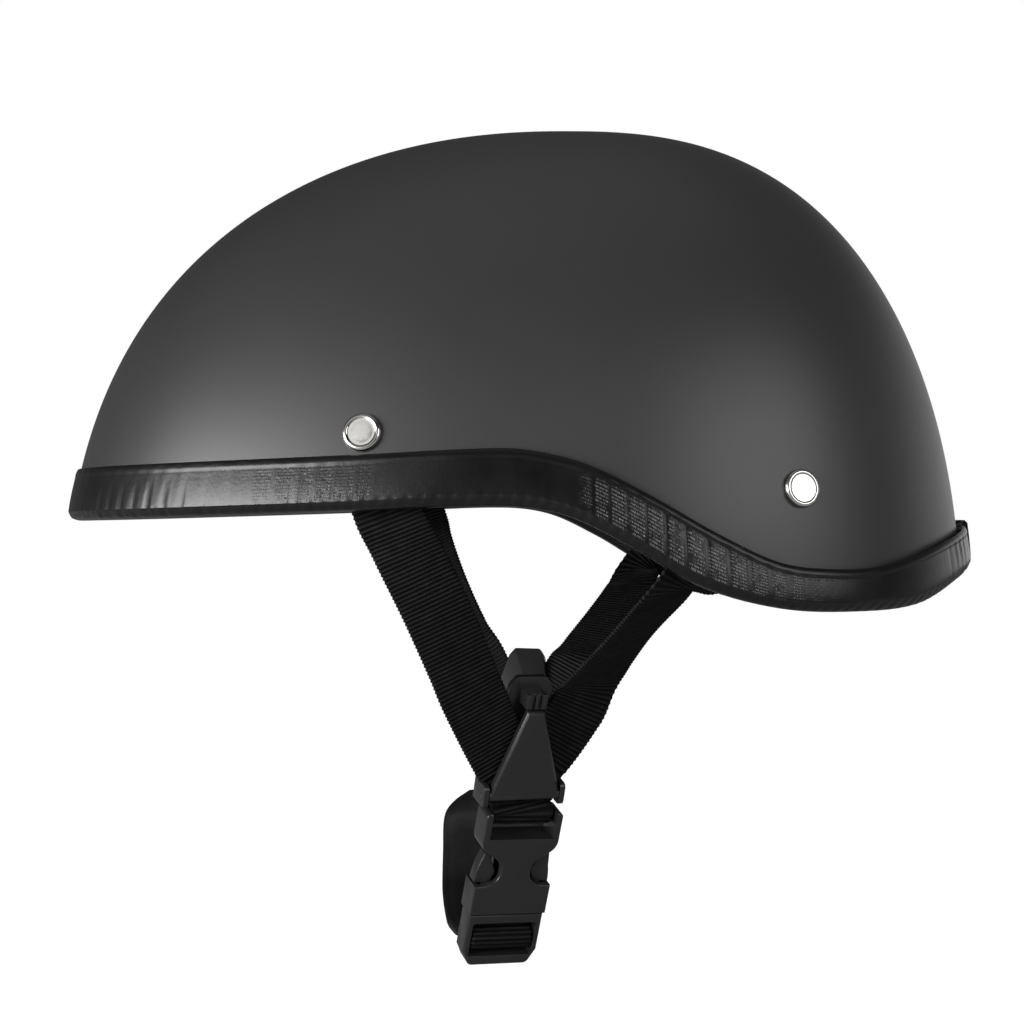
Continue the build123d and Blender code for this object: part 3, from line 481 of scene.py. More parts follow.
def brightNickel():
    # brass stampings plated with bright nickel: a clear mirror with faint turned polishing marks
    material, tree, shader = startMaterial("brightNickelPlate", {
        "Base Color": linear("dcdad6"), "Metallic": 1.0, "Roughness": 0.14,
    })
    marks = texture(tree, "Noise", 0.0009, {"Detail": 3.0})
    feed(tree, shader, "Roughness", 0.1, 0.2, marks)
    relief(tree, shader, marks, 0.00003, 0.5)
    return material


def zincSteel():
    # mild steel with bright zinc: a greyer, softer metal than the caps
    material, tree, shader = startMaterial("zincPlatedSteel", {
        "Base Color": linear("b4b6b8"), "Metallic": 1.0, "Roughness": 0.34,
    })
    spangle = texture(tree, "Voronoi", 0.0015)
    feed(tree, shader, "Roughness", 0.26, 0.44, spangle)
    return material


def beadFoam():
    # expanded polystyrene, steam moulded from dyed beads about 3 mm across, which show as soft pebbles
    material, tree, shader = startMaterial("expandedPolystyrene", {
        "Base Color": linear("232324"), "Roughness": 0.75, "IOR": 1.4,
    })
    beads = texture(tree, "Voronoi", 0.0032, {"feature": "SMOOTH_F1"})
    tint(tree, shader, "2c2c2e", "19191a", beads)
    feed(tree, shader, "Roughness", 0.6, 0.88, beads)
    relief(tree, shader, beads, -0.0006, 0.6)
    return material


def brushedTricot(name, sheen):
    # brushed nylon tricot over soft foam: dull, with fine wales 0.7 mm apart and a slight bloom
    material, tree, shader = startMaterial(name, {
        "Base Color": linear("17171a"), "Roughness": 0.8, "IOR": 1.45,
        "Sheen Weight": sheen, "Sheen Roughness": 0.5,
    })
    wales = texture(tree, "Wave", 0.0044, {"bands_direction": "Y", "Distortion": 0.6})
    fluff = texture(tree, "Noise", 0.0007, {"Detail": 3.0})
    tint(tree, shader, "101012", "1d1d20", fluff)
    under = relief(tree, shader, wales, 0.00008, 0.6)
    relief(tree, shader, fluff, 0.00008, 0.5, under)
    return material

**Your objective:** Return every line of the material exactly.

**Output:**
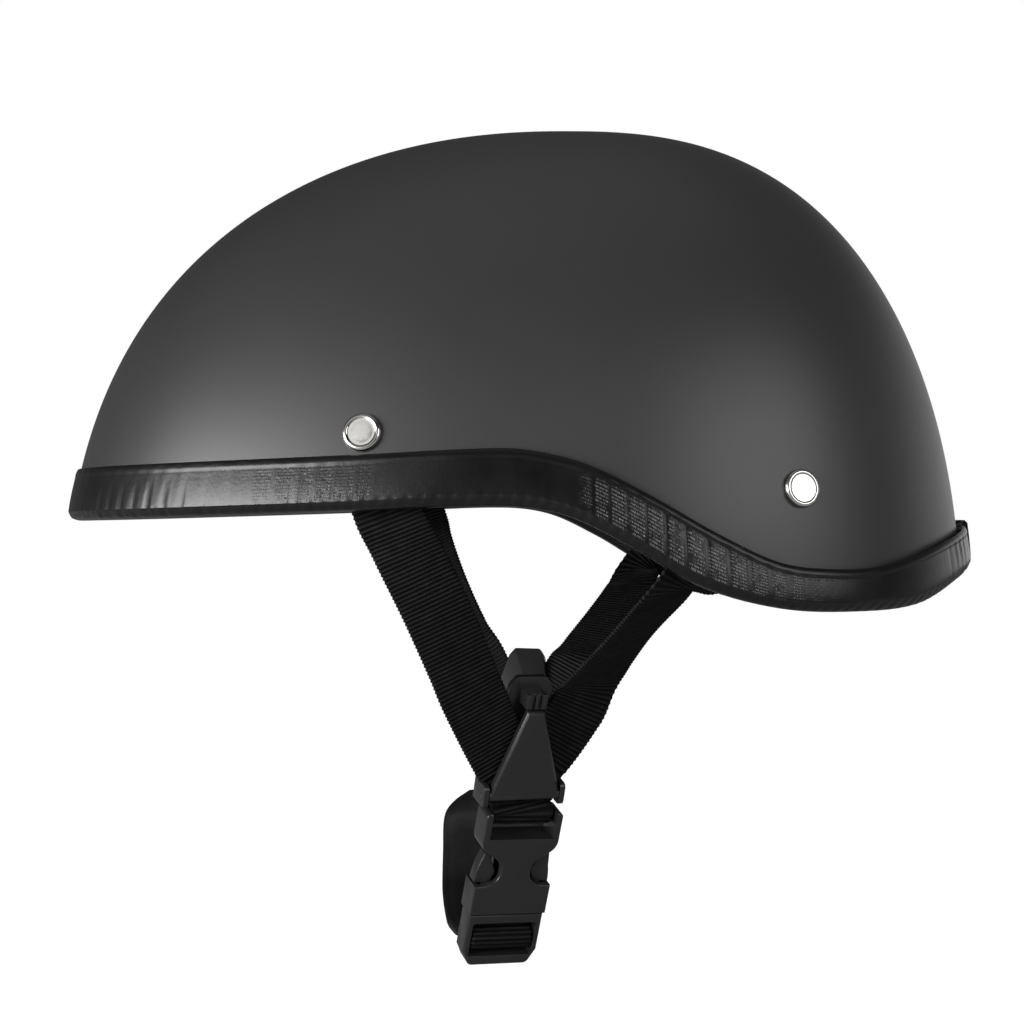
Continue the build123d and Blender code for this object: part 3, from line 481 of scene.py. More parts follow.
def brightNickel():
    # brass stampings plated with bright nickel: a clear mirror with faint turned polishing marks
    material, tree, shader = startMaterial("brightNickelPlate", {
        "Base Color": linear("dcdad6"), "Metallic": 1.0, "Roughness": 0.14,
    })
    marks = texture(tree, "Noise", 0.0009, {"Detail": 3.0})
    feed(tree, shader, "Roughness", 0.1, 0.2, marks)
    relief(tree, shader, marks, 0.00003, 0.5)
    return material


def zincSteel():
    # mild steel with bright zinc: a greyer, softer metal than the caps
    material, tree, shader = startMaterial("zincPlatedSteel", {
        "Base Color": linear("b4b6b8"), "Metallic": 1.0, "Roughness": 0.34,
    })
    spangle = texture(tree, "Voronoi", 0.0015)
    feed(tree, shader, "Roughness", 0.26, 0.44, spangle)
    return material


def beadFoam():
    # expanded polystyrene, steam moulded from dyed beads about 3 mm across, which show as soft pebbles
    material, tree, shader = startMaterial("expandedPolystyrene", {
        "Base Color": linear("232324"), "Roughness": 0.75, "IOR": 1.4,
    })
    beads = texture(tree, "Voronoi", 0.0032, {"feature": "SMOOTH_F1"})
    tint(tree, shader, "2c2c2e", "19191a", beads)
    feed(tree, shader, "Roughness", 0.6, 0.88, beads)
    relief(tree, shader, beads, -0.0006, 0.6)
    return material


def brushedTricot(name, sheen):
    # brushed nylon tricot over soft foam: dull, with fine wales 0.7 mm apart and a slight bloom
    material, tree, shader = startMaterial(name, {
        "Base Color": linear("17171a"), "Roughness": 0.8, "IOR": 1.45,
        "Sheen Weight": sheen, "Sheen Roughness": 0.5,
    })
    wales = texture(tree, "Wave", 0.0044, {"bands_direction": "Y", "Distortion": 0.6})
    fluff = texture(tree, "Noise", 0.0007, {"Detail": 3.0})
    tint(tree, shader, "101012", "1d1d20", fluff)
    under = relief(tree, shader, wales, 0.00008, 0.6)
    relief(tree, shader, fluff, 0.00008, 0.5, under)
    return material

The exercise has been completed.